Hi, I am writing my first streaming pipeline and trying to ensure it is setup to work as a "Lakeflow" pipeline.
It is connecting an external Oracle database with some external Azure Blob storage data (all managed in the same Unity Catalog). The pipeline is just a simple join, to create a gold level table for analysts to use.

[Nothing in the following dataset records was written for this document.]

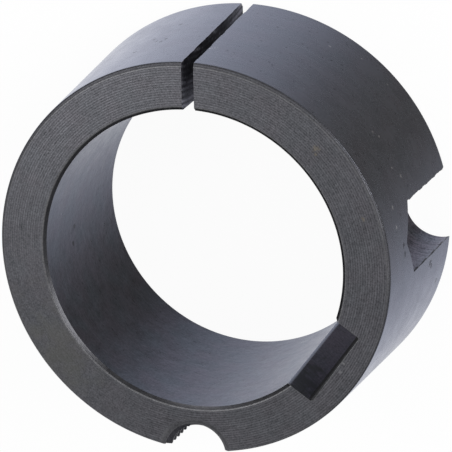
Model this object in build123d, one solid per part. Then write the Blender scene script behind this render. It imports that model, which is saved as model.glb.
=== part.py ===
from build123d import *
import math
import os

# Taper lock bushing: a split, tapered ring that grips its shaft as screws draw it into its hub.
# It stands on its large end. The bore's axis is Z, with the origin in the large end's face, and the
# keyway opens along +X. Lengths are in millimetres and angles in degrees.

# Ring
large_end_diameter = 70.0
length = 31.8
taper_per_side = 4.0
bore_diameter = 50.0
bore_chamfer = 0.55
large_end_chamfer = 0.8

# The small end's face rolls off a little before it meets the taper.
roll_off_width = 0.68
roll_off_drop = 0.15

# Keyway. Its depth is measured from the crown of the bore to the flat floor.
keyway_width = 14.0
keyway_depth = 3.8
keyway_root_radius = 0.6

# Split, seen from the small end at this angle anticlockwise from the keyway
split_width = 2.0
split_from_keyway = 124.0

# Screw half-holes. The hub holds the other half of each, so they share one circle near the taper.
screw_circle_diameter = 67.0
mounting_hole_diameter = 12.0
mounting_hole_depth = 19.5
mounting_hole_chamfer = 0.5
mounting_hole_from_split = 84.5
drill_point_angle = 118.0
jack_drill_diameter = 9.2
jack_countersink_diameter = 12.0
jack_countersink_angle = 90.0
jack_hole_from_split = 180.0

taper_slope = math.tan(math.radians(taper_per_side))
large_end_radius = large_end_diameter / 2
small_end_radius = large_end_radius - length * taper_slope
bore_radius = bore_diameter / 2
screw_circle_radius = screw_circle_diameter / 2


def tapered_ring():
    """The turned ring: a tapered outside, and a cylindrical bore with a chamfer at both ends."""
    taper_end = length - roll_off_drop
    outline = Polyline(
        (bore_radius, 0),
        (large_end_radius, 0),
        (large_end_radius - taper_end * taper_slope, taper_end),
        (small_end_radius - roll_off_width, length),
        (bore_radius, length),
        close=True,
    )
    section = make_face(outline)
    large_outer = section.vertices().sort_by_distance((large_end_radius, 0))[0]
    section = chamfer(large_outer, large_end_chamfer)
    bore_corners = section.vertices().group_by(Axis.X)[0]
    section = chamfer(bore_corners, bore_chamfer)
    return revolve(Plane.XZ * section, Axis.Z)


def keyway():
    """The broached slot for the key, open to the bore, with rounded corners at its floor."""
    floor_radius = bore_radius + keyway_depth
    profile = Pos(floor_radius / 2, 0) * Rectangle(floor_radius, keyway_width)
    root_corners = profile.vertices().group_by(Axis.X)[-1]
    profile = fillet(root_corners, keyway_root_radius)
    return extrude(profile, length)


def split():
    """The saw cut through one side of the ring, from the bore to the taper and from end to end."""
    cut = Pos(large_end_radius, 0) * Rectangle(large_end_diameter, split_width)
    return Rot(0, 0, split_from_keyway) * extrude(cut, length)


def mounting_hole():
    """A blind hole as a twist drill leaves it, chamfered at its mouth at Z 0 and pointed above."""
    radius = mounting_hole_diameter / 2
    half_angle = math.radians(drill_point_angle / 2)
    outline = Polyline(
        (0, 0),
        (radius + mounting_hole_chamfer, 0),
        (radius, mounting_hole_chamfer),
        (radius, mounting_hole_depth),
        (0, mounting_hole_depth + radius / math.tan(half_angle)),
        close=True,
    )
    return revolve(Plane.XZ * make_face(outline), Axis.Z)


def on_screw_circle(tool, angle_from_split):
    """The tool, moved to the screw circle at this angle from the split."""
    return Rot(0, 0, split_from_keyway + angle_from_split) * Pos(screw_circle_radius, 0, 0) * tool


def mounting_holes():
    """The pair of plain blind half-holes. Screws threaded in the hub press on their closed ends."""
    hole = mounting_hole()
    left = on_screw_circle(hole, mounting_hole_from_split)
    right = on_screw_circle(hole, -mounting_hole_from_split)
    return [left, right]


def jack_hole():
    """The half-hole for the screw that pushes the bushing off its hub.

    It is drilled through to the thread's inner diameter and countersunk at both ends.
    """
    drill_radius = jack_drill_diameter / 2
    mouth_radius = jack_countersink_diameter / 2
    half_angle = math.radians(jack_countersink_angle / 2)
    countersink_depth = (mouth_radius - drill_radius) / math.tan(half_angle)
    outline = Polyline(
        (0, 0),
        (mouth_radius, 0),
        (drill_radius, countersink_depth),
        (drill_radius, length - countersink_depth),
        (mouth_radius, length),
        (0, length),
        close=True,
    )
    hole = revolve(Plane.XZ * make_face(outline), Axis.Z)
    return on_screw_circle(hole, jack_hole_from_split)


bushing = tapered_ring()
bushing -= keyway()
bushing -= split()
bushing -= mounting_holes()
bushing -= jack_hole()
bushing.label = "bushing"

os.makedirs("parts", exist_ok=True)
export_step(bushing, "parts/bushing.step")
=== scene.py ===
"""Looks of a taper lock bushing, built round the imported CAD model.

The bushing is a split, tapered ring of grey cast iron: turned, ground on its taper, drilled,
tapped, broached and sawn, then phosphated dark grey. It stands on its large end. The bore's axis
is Z, and the keyway opens along +X. Angles are degrees anticlockwise from the keyway, seen from
the small end. Pieces are modelled in millimetres, and the finished mesh is scaled to the frame's
metres.
"""

import logging
import math
from dataclasses import dataclass
from enum import Enum

import bmesh
import bpy
from mathutils import Matrix, Vector, noise


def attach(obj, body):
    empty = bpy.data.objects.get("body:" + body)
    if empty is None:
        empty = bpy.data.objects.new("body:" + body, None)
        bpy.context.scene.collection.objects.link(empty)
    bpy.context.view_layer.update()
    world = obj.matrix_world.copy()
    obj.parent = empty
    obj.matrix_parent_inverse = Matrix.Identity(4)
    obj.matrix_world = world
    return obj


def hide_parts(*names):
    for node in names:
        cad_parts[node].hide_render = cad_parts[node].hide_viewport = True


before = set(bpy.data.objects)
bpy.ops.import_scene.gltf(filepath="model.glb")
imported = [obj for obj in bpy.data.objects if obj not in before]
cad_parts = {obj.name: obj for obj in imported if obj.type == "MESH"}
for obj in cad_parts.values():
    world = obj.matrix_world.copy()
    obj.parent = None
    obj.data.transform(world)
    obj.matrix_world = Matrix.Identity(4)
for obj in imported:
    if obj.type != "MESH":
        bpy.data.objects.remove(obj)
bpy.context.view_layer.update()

log = logging.getLogger("bushing")

# Short names for Blender's own types
Tree = bpy.types.NodeTree
Socket = bpy.types.NodeSocket
Shape = bmesh.types.BMesh

MM = 0.001
INCH = 25.4

# Lengths in millimetres. Places nearer than this to each other count as one
NEAR = 0.01
# How far a cutting shape runs past the end faces
OVERRUN = 2.0
# About half-way up the bushing, where the camera and the lamps are aimed
MIDDLE_HEIGHT = 16.0


# Helpers


def linear(hex_colour: str) -> tuple[float, float, float, float]:
    """Turns an sRGB hex colour to linear.

    Args:
        hex_colour: six hex digits, such as "3a3b40".

    Returns:
        Linear red, green, blue and an alpha of one.
    """
    channels = [int(hex_colour[i : i + 2], 16) / 255 for i in (0, 2, 4)]
    return (*[c / 12.92 if c <= 0.04045 else ((c + 0.055) / 1.055) ** 2.4 for c in channels], 1.0)


def node(
    tree: Tree, kind: str, inputs: dict[int | str, object] | None = None, **settings: object
) -> bpy.types.Node:
    """Adds a node with its settings and links.

    Args:
        tree: the node tree to add to.
        kind: the node's type, without its ShaderNode prefix.
        inputs: a value or an output socket for each input, by its name or number.
        settings: the node's own options.

    Returns:
        The new node.
    """
    made = tree.nodes.new("ShaderNode" + kind)
    for name, value in settings.items():
        setattr(made, name, value)
    for socket, value in (inputs or {}).items():
        if isinstance(value, Socket):
            tree.links.new(value, made.inputs[socket])
        else:
            made.inputs[socket].default_value = value
    return made


# Finishes


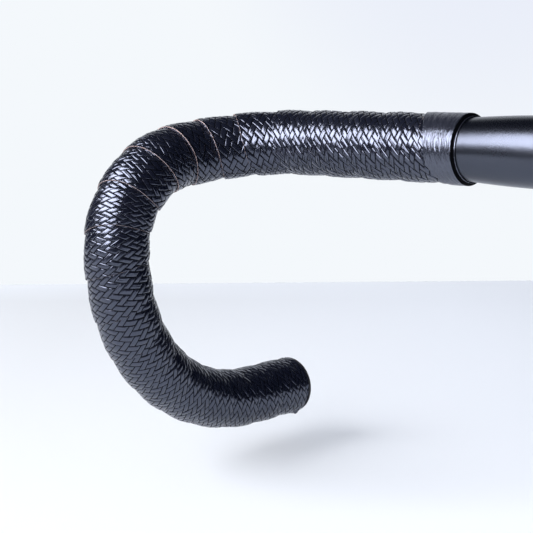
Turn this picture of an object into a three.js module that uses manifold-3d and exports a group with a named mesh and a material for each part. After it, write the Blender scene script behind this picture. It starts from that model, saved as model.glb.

My first attempt at this looks like:
%sql
CREATE OR REPLACE STREAMING TABLE final_streaming_table_name
USING DELTA
AS
SELECT *final_cols*
FROM oracle_table_1 o1
JOIN (SELECT *some_cols* FROM azure_table) a ON a.join_col = o1.join_col_1
JOIN (SELECT *some_cols* FROM oracle_table_2) o2 ON o2.join_col = o1.join_col_2
But I also saw some other resources saying that I need to specify JOIN STREAM like this:
%sql
CREATE OR REPLACE STREAMING TABLE final_streaming_table_name
USING DELTA
AS
SELECT *final_cols*
FROM STREAM(azure_table) a
JOIN STREAM(oracle_table_1) o1 ON o1.join_col_1 = a.join_col
JOIN STREAM(oracle_table_2) o2 ON o2.join_col = o1.join_col_2
The external Oracle databases have no regular update schedule, and the underlying values can change at any time. I would always like my `final_streaming_table_name` to have the freshest values.
Is one way right? Or would they both work, and if both work what are the benefits or downsides to using a particular strategy?
After experimentation, it appears you cannot do it the first way 😅 Consider this CLOSED.